Some of those convictions are even right. She has a commendable instinctive hatred of closed groups of complacent men, and took on the fire service and the police on that basis. She hates the back-patting mateyness of these organisations, doesn’t care that they despise her for shaking them up, and gets the job done. She is deeply critical of the police and has done more as home secretary to rein them in than any of the Labour home secretaries who preceded her. And she made the right call on Johnson’s water cannons, which had no place in British policing and for which no justification could be invented.

But that’s where the validity of her convictions ends. In almost all other matters, May is wrong, and not only wrong but cruel.

Her record in the Home Office is appalling. It has been authoritarian, interfering, and inhumane.

Take Isa Muazu, a Nigerian asylum seeker who feared he would be killed by Boko Haram if he was returned to his country.
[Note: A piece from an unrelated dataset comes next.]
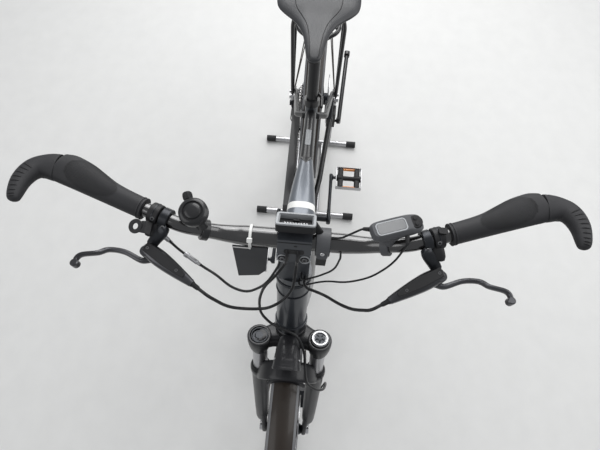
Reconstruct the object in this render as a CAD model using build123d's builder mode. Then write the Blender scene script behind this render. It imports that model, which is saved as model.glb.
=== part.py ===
from build123d import *
import math
import os

os.makedirs("parts", exist_ok=True)

# Electric bicycle held upright in a low display stand. Lengths are millimetres and angles degrees.
# +X points forward, +Y to the rider's left, +Z up from the floor. The places along the bicycle
# are measured from the bottom bracket, and the origin is under the middle of the whole length.

# Wheels
tyre_outer_radius = 357.0
tyre_section_radius = 24.5
tyre_height = 39.0
rim_depth = 24.0
rim_outer_radius = tyre_outer_radius - tyre_height
rim_inner_radius = rim_outer_radius - rim_depth
rim_width = 28.0
rotor_radius = 90.0
rotor_thickness = 1.8
spokes_per_side = 16
spoke_radius = 1.0
spoke_cross_angle = 67.5

# Wheelbase and frame points
wheel_lift = 35.0
rear_reach = 460.0
front_reach = 676.0
bracket_height = 305.0
head_angle = 70.0
fork_rake = 45.0
crown_above_tyre = 108.0
fork_length = tyre_outer_radius + crown_above_tyre
head_tube_length = 150.0
seat_angle = 73.1
seat_tube_top = 461.0

# Clearances: one for pieces that lie on each other, one for turning fits
seat_gap = 0.3
fit_gap = 0.05

# Mudguards
mudguard_gap = 15.4
mudguard_wall = 1.6
mudguard_half_width = 30.0
mudguard_radius = tyre_outer_radius + mudguard_gap + mudguard_wall

# Frame tubes
head_tube_radius = 30.0
head_tube_bore = 20.0
seat_tube_radius = 17.5
seat_post_radius = 15.4
motor_half_width = 42.0

# Fork
steerer_radius = 14.3
stanchion_radius = 16.0
stanchion_spacing = 124.0
stanchion_ahead = 28.5
lower_leg_radius = 20.5

# Chain drive
chain_line = -50.0
chainring_radius = 85.0
crank_length = 170.0
crank_inner_face = 80.0
crank_thickness = 15.0
spindle_radius = 12.0

# Handlebar
bar_radius = 15.9
bar_end_radius = 11.1
bar_ahead = 408.0
bar_height = 1060.0

# Display stand
stand_tube_radius = 11.0
stand_rubber_radius = 14.0
stand_half_width = 205.0
stand_rear_at = -533.0
stand_front_at = -160.0
stand_rail_side = 52.0
upright_side = 81.5

# The middle of the length lies halfway between the rear mudguard and the front tyre.
bracket_x = (rear_reach + mudguard_radius - front_reach - tyre_outer_radius) / 2


def at(ahead, side, up):
    """Gives a point by its distance ahead of the bottom bracket."""
    return Vector(bracket_x + ahead, side, up)


rear_axle = at(-rear_reach, 0, tyre_outer_radius + wheel_lift)
front_axle = at(front_reach, 0, tyre_outer_radius)
bracket = at(0, 0, bracket_height)

# Steering line: it leans back as it rises, and the front axle lies ahead of it by the rake.
steer_up = Vector(-math.cos(math.radians(head_angle)), 0, math.sin(math.radians(head_angle)))
steer_front = Vector(math.sin(math.radians(head_angle)), 0, math.cos(math.radians(head_angle)))
steer_foot = front_axle - steer_front * fork_rake
seat_up = Vector(-math.cos(math.radians(seat_angle)), 0, math.sin(math.radians(seat_angle)))
left = Vector(0, 1, 0)


def on_fork(along, ahead=0.0, side=0.0):
    """Gives a point by its place along the steering line, ahead of it and to its left."""
    return steer_foot + steer_up * along + steer_front * ahead + left * side


def across_fork(along, ahead=0.0, side=0.0):
    """A plane square to the steering line, with ahead and left as its own directions."""
    return Plane(origin=on_fork(along, ahead, side), x_dir=steer_front, z_dir=steer_up)


def beside_fork(side):
    """A plane seen from the right, with ahead and along the steering line as its directions."""
    return Plane(origin=on_fork(0, 0, side), x_dir=steer_front, z_dir=-left)


def side_plane(side):
    """The plane of a side view, with X and Z as its directions and its face to the right."""
    return Plane(origin=(0, side, 0), x_dir=(1, 0, 0), z_dir=(0, -1, 0))


def on_seat_line(along, side=0.0):
    """Gives a point on the seat tube's line by its distance from the bottom bracket."""
    return bracket + seat_up * along + left * side


def across_seat_line(along):
    return Plane(origin=on_seat_line(along), x_dir=(math.sin(math.radians(seat_angle)), 0,
                 math.cos(math.radians(seat_angle))), z_dir=seat_up)


def add_rod(start, end, radius, mode=Mode.ADD):
    """Adds or cuts one straight round bar in the part being built."""
    way = end - start
    with BuildSketch(Plane(origin=start, z_dir=way)) as end_face:
        Circle(radius)
    extrude(end_face.sketch, amount=way.length, mode=mode)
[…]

He went on hunger strike for over three months at the decision to deport him and suffered organ failure. Doctors advised that he should not be put on a plane or he could die. May put him on the plane anyway.

Take the income benchmark on spousal visas, which is set at £18,600. May wanted it higher, well out the reach of ordinary workers. Even as it is, nearly half of Brits are affected by the policy. It asks people who have married someone from outside the EU to pick between their country and the person they love. The children separated from one of their parents because of it often end up calling them ‘skype mummy’ or 'skype daddy’, because for years on end that’s the only way they see them.

Take the student deportation programme run by May. On the basis of hearsay evidence she deported tens of thousands of students. They were accused of fraud. They were refused their day in court. They had immigration enforcement vans turn up in dawn raids, separate husband from wife, and take them to different detention centres. They kept them there, without any information about when they would be released. A later legal case has seen these people vindicated. It found the evidence the Home Office was relying on was worthless. They had done all this to innocent people.

Take the investigatory powers bill, a piece of legislation would make Vladimir Putin blush. It creates a database of personal information on every British citizen, despite clear Conservative promises to dismantle the database state in opposition. It allows the police and security services extraordinary powers to spy on us. It offers few safeguards whatsoever against this extraordinary overreach of state power.

Take the psychoactive substances bill, in which May outlawed drugs which did not exist, by banning something she could not define, despite plenty of evidence from other countries that this would exacerbate the legal highs problems. And she did this despite a report from her own department showing its already draconian drug policy wasn’t working.

The problem with these policies isn’t just that they destroy lives and ignore evidence. It is how fundamentally un-British they are. Giving the state the power to separate British citizens from their children because they do not earn enough money is not how we do things in this country. Neither do we convict people without trial on the basis of hearsay evidence, or indefinitely detain them without having committed a crime, or write legislation without being able to define the thing it is we are outlawing.

What made the psychoactive substances bill so dangerous was not the counter-productive effect it would have on use of legal highs, but that it overturned centuries of British legal tradition. Instead of everything being legal until the state specifically banned it, May had introduced Roman law: all is illegal unless the state specifically allows it.

And there is something terribly un-British about the investigatory powers bill, with its creation of a spying and database network eerily reminiscent of east Germany.

These policies aren’t just wrong. They’re dangerous.

Theresa May is a walking contradiction: the authoritarian who took on the police, the Remainer who would pursue a tougher Brexit deal than the Leavers, the politician who refuses to play the Westminster game. But her chief contradiction is this: she comes across like a British archetype, but would rule like a continental authoritarian.

May has the ability to go all the way. And that should make us very, very afraid.